During these raids the support was usually given by the heavier, machine gun-armed models. They were never used for direct assault since they couldn’t stand mortar fire. Rather than a direct strike, they were much more effective in surprise raids on an unprotected enemy.
These requirements including the specific terrain were met in the vast, snow-covered flatlands of Finland and on the surface of the huge frozen lakes such as Ladoga, Llmen, Seligar and in coastal regions of the Baltic sea such as the Gulf of Finland. The Finns, who were experts in ski infantry tactics, adopted the use of aerosan, mostly using the ones they had seized from the Soviets.

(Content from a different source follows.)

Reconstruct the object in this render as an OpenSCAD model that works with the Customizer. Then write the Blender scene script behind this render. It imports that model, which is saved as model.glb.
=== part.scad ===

During the Second World War, the Soviet military leaders recognized the importance of a snowmobile in battles that were usually happening in below-zero-temperature conditions. They ordered every motor sled in the country to become available for military use.
The Soviets developed new models and improved the old ones. There was a variety of aerosan-type snowmobiles in the Red Army ranks.
Units were reorganized and made more effective due to the Winter War experience. The first aerosled units appeared in January, 1942, during the battle of Moscow. They were most active in the winter offensive of 1942-43.
This was the first time that the aerosanies were used in significant numbers as combat vehicles, harassing the retreating units or raiding supply lines and lightly defended outposts. Utilizing its speed and high mobility across snow-covered road-less terrain, the aerosleds suddenly attacked an enemy caught off guard.
They conducted short, but frequent raids from various directions simultaneously, which influenced the enemy morale since there was a constant danger of an aerosan raiding party coming out of the hypnotic whiteness of the snowy plains. This gave an overwhelming advantage to the Soviets against the Germans, since they could operate off roads that were controlled by the enemy, in a partisan-like fashion.
Thus, a number of successful raids into the enemy’s rear succeeded in destroying his rear area installations and capturing ammunition and equipment. Each aerosan was capable of carrying up to 500 kg of fuel and ammunition. It could be mounted with a machine gun, a medium mortar or a small caliber anti-tank gun.
During the course of the war the Nazis also used motor sleds to even the odds against the Soviets, but never actually went on to produce any. They’ve rather made use of the ones captured from the Russians and rarely engaged in combat with them, only using them for transport purposes.
The adoption of the Russian sleds by the Germans, shows how effective these vehicles were in winter warfare.